Leclerc made the most of this strength from Ferrari to come within three laps of winning the race. He drove beautifully and dealt with his engine issues well too.
Carlos Sainz had a frustrating weekend and could have been on the podium too if he executed a clean weekend. The Spaniard had the pace but an incident with George Russell on Saturday and a slow pit stop during the race hampered his hopes.
Nevertheless, Ferrari are going to give McLaren serious problems if they can continue this form.
Alonso at his genius best
Fernando Alonso was the star of sprint qualifying as he made some bold moves to go from 11th to 5th. It was one of the best starts in his F1 career.
In the race, he did not have the pace in his Alpine to go with Sainz, Daniel Ricciardo and Lando Norris so he fended off Lance Stroll by keeping him within his DRS so that Sergio Perez could not overtake Stroll.
This was super smart driving from Alonso who ended up in seventh which was the least he deserved. Without a doubt the two-time world champion is not too old to be in F1.
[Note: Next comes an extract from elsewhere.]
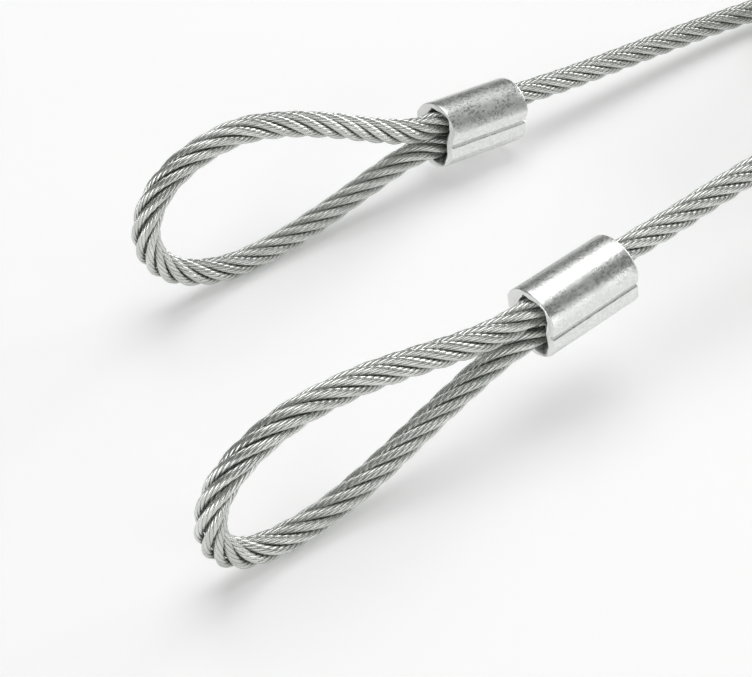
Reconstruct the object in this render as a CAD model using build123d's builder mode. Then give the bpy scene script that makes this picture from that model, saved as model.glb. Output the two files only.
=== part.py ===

Did the sprint format work?
There's been mixed opinions about F1's new sprint format. It was probably what was expected with a great qualifying on Friday, helped with an amazing atmosphere and an exciting opening few laps to the sprint race before it died down.
Everyone will have their view, but it's always good to see how things develop at other tracks rather than judging something on one event. F1 will next use the sprint concept at Monza in September which will give a clearer indication as to whether there should be more 100km sprint races.